Stated goal: Reproduce exactly the opening lines of the listing, stopping after the line that contains "arm_lean = atan(arm_slope[0] / arm_slope[1]);" and including it.

Data section:
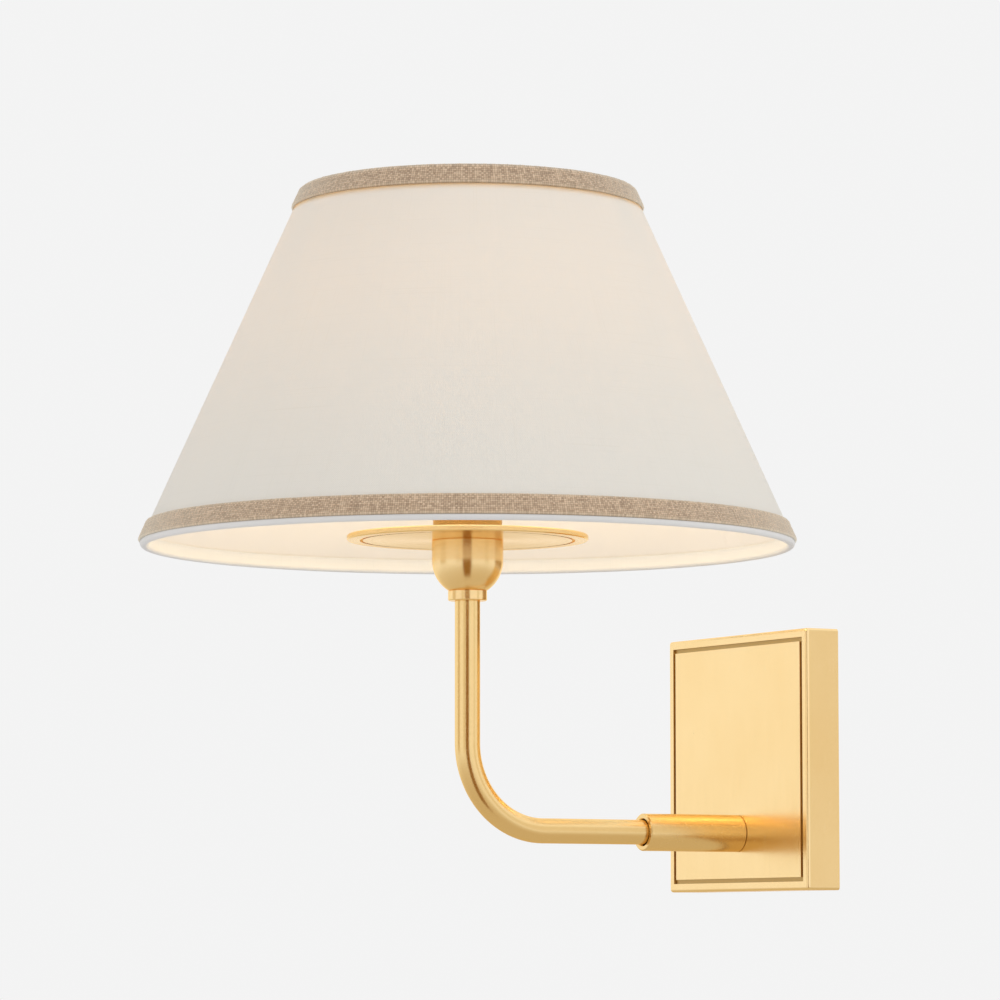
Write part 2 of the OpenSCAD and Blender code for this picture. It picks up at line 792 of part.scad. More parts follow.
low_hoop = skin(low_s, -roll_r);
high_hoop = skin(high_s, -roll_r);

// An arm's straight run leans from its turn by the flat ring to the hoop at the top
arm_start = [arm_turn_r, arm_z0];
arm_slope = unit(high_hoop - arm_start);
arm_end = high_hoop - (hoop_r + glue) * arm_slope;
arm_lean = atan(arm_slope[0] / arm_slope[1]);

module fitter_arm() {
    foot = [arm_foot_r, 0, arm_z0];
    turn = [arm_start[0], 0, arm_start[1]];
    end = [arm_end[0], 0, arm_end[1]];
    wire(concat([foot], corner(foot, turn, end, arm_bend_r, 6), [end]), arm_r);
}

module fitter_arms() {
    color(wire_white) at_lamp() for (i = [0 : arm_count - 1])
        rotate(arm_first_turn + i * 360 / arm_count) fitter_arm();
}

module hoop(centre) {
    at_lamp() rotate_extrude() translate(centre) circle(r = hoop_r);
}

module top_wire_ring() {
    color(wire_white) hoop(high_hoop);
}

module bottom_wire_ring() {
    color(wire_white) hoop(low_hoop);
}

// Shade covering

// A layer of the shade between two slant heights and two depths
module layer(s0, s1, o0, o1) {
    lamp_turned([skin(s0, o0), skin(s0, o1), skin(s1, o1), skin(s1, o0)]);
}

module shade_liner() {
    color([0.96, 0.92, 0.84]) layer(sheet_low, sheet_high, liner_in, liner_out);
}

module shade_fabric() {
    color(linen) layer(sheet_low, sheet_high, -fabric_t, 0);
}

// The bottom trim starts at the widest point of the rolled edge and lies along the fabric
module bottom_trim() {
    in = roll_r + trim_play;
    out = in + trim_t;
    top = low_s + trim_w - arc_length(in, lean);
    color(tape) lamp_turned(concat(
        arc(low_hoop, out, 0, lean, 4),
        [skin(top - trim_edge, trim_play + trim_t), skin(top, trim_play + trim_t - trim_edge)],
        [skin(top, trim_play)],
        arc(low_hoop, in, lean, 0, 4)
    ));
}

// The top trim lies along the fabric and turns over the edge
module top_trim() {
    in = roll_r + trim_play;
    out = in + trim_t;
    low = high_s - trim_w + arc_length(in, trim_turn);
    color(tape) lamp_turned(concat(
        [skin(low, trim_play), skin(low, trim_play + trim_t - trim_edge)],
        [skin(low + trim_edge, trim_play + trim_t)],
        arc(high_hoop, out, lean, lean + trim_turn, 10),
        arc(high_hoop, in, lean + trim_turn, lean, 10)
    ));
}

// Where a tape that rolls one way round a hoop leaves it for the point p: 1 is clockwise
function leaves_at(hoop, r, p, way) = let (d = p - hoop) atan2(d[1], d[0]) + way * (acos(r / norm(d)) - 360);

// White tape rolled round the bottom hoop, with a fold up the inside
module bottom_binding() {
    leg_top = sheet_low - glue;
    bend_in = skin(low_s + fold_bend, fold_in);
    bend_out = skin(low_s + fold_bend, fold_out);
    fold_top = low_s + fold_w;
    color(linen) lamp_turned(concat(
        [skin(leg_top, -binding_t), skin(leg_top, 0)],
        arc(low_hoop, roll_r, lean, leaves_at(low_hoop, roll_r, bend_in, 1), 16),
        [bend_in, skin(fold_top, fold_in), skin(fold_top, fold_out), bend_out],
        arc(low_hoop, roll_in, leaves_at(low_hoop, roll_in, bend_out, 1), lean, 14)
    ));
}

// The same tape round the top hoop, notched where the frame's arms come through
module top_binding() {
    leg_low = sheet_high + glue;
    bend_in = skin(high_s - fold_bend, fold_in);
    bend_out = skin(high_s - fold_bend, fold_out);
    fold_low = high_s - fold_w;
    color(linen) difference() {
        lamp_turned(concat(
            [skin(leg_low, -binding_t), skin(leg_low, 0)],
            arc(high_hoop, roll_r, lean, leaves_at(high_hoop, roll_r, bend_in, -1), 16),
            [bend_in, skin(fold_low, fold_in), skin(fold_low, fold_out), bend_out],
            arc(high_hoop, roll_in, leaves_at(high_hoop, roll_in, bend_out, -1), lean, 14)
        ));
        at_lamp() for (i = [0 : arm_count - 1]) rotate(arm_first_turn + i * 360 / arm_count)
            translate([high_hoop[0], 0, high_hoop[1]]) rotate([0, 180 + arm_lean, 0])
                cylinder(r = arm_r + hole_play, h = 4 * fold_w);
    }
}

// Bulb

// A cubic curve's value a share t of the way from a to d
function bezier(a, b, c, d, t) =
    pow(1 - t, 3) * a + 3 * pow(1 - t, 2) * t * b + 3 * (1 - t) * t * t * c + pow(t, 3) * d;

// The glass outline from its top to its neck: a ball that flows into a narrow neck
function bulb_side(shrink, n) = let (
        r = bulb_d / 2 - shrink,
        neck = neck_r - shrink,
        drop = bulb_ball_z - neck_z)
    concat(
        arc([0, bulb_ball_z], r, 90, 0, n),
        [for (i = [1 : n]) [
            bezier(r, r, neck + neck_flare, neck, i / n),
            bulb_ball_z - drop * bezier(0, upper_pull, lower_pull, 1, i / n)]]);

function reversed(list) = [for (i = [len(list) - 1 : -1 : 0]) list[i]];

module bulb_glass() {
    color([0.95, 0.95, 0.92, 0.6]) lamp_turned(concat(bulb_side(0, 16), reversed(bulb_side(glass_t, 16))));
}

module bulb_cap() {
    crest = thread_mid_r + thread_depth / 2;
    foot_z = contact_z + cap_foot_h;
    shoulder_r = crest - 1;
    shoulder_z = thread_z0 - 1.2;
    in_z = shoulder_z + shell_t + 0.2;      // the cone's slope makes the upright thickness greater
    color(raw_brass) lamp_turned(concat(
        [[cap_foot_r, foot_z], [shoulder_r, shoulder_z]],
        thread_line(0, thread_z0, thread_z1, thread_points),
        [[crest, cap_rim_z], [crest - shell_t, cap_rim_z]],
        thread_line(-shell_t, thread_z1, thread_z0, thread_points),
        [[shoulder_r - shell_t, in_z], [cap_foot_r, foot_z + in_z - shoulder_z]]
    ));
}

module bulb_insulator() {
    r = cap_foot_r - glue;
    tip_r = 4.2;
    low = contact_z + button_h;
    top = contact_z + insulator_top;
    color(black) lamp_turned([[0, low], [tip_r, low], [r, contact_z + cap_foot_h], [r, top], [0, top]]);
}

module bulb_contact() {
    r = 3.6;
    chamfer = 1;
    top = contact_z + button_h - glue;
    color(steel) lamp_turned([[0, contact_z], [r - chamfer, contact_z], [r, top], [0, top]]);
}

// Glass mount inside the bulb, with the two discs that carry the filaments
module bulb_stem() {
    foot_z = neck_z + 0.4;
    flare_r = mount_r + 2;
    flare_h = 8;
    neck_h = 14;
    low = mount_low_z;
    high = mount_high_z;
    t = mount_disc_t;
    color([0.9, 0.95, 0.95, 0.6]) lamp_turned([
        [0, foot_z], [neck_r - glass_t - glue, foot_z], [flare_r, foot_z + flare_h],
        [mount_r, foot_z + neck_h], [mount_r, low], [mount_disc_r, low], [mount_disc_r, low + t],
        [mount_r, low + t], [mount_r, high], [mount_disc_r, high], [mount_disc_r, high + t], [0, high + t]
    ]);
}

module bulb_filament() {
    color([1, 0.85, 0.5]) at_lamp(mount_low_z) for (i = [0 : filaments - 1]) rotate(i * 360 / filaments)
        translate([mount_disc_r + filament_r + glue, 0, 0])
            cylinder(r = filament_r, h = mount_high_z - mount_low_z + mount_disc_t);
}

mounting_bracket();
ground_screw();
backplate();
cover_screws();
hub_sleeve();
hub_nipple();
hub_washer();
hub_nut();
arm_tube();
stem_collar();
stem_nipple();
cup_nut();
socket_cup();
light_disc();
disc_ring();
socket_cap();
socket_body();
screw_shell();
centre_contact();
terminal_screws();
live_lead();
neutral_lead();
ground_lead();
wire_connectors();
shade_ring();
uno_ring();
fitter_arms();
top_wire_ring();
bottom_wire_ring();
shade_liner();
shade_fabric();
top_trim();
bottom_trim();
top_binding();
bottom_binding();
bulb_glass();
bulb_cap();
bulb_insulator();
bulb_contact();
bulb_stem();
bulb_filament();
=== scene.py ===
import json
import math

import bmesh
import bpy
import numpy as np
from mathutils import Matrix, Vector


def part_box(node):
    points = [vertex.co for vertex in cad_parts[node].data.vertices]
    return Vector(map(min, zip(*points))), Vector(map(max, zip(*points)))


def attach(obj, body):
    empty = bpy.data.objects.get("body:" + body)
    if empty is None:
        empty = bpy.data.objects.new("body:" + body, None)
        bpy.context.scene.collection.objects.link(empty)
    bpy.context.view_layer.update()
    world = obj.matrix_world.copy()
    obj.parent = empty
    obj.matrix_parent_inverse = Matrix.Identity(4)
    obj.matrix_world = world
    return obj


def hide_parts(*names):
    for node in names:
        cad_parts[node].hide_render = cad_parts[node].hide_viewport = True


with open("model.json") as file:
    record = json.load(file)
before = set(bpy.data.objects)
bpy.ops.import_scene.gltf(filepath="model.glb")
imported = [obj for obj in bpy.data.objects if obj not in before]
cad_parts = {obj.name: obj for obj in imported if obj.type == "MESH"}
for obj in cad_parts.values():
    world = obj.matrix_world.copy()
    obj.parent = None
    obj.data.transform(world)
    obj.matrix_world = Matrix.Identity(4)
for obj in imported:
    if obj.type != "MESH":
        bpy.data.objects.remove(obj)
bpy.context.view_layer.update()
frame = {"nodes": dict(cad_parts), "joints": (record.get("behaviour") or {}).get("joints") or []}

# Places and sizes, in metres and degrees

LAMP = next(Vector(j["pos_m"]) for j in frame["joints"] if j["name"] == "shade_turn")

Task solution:
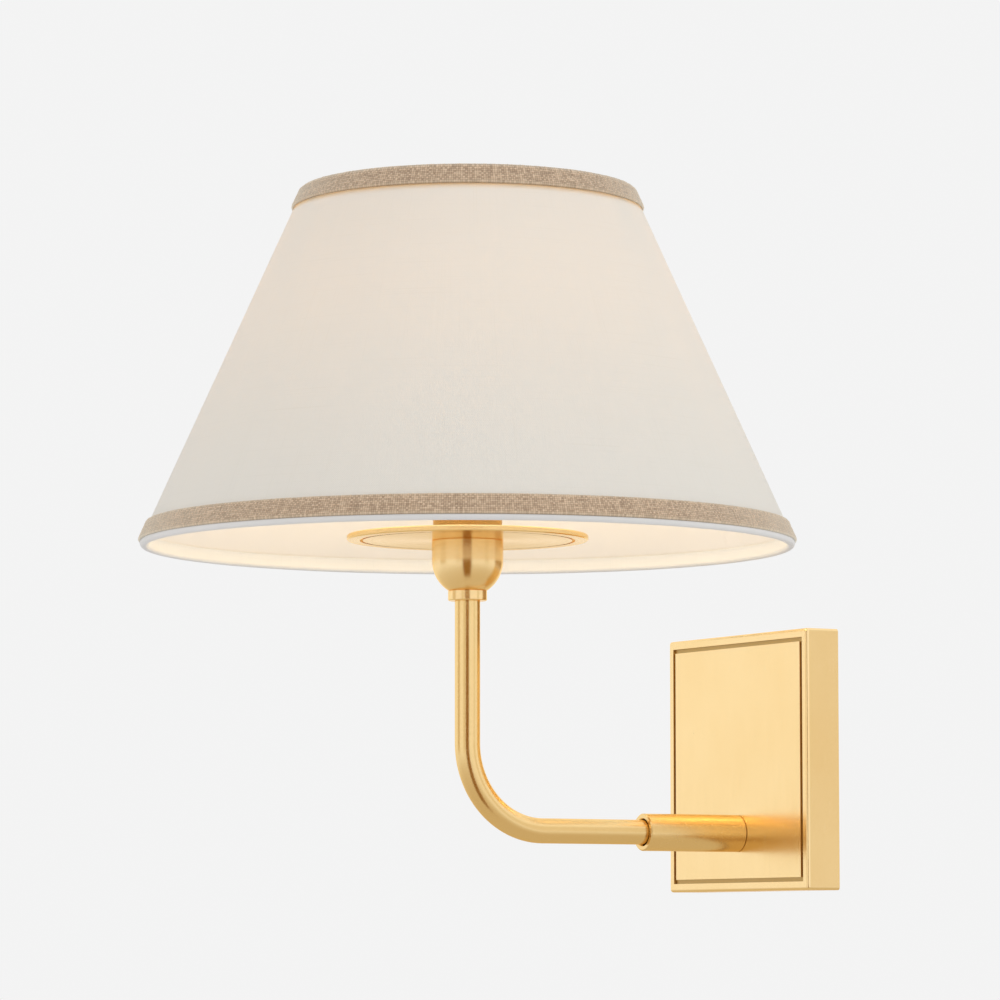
Write part 2 of the OpenSCAD and Blender code for this picture. It picks up at line 792 of part.scad. More parts follow.
low_hoop = skin(low_s, -roll_r);
high_hoop = skin(high_s, -roll_r);

// An arm's straight run leans from its turn by the flat ring to the hoop at the top
arm_start = [arm_turn_r, arm_z0];
arm_slope = unit(high_hoop - arm_start);
arm_end = high_hoop - (hoop_r + glue) * arm_slope;
arm_lean = atan(arm_slope[0] / arm_slope[1]);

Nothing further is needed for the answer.